### SUPPLIED INFORMATION

• • • •

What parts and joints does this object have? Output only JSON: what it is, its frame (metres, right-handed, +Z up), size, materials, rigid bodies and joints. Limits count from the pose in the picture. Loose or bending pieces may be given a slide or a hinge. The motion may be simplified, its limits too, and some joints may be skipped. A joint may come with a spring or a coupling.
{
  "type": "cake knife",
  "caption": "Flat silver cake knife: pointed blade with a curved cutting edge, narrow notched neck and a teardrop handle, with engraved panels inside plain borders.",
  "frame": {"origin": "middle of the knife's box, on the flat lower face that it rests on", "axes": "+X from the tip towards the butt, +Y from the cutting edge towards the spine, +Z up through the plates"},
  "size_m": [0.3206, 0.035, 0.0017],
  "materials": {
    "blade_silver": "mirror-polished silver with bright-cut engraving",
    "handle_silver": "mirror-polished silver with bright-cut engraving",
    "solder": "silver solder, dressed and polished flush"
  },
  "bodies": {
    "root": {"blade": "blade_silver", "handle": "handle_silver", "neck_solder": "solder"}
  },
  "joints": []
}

• • • •

### THE EXERCISE
Using the listing above, gather each line that holds the string "materials" and copy it.

### OUTPUT OF THE TASK
What parts and joints does this object have? Output only JSON: what it is, its frame (metres, right-handed, +Z up), size, materials, rigid bodies and joints. Limits count from the pose in the picture. Loose or bending pieces may be given a slide or a hinge. The motion may be simplified, its limits too, and some joints may be skipped. A joint may come with a spring or a coupling.
  "materials": {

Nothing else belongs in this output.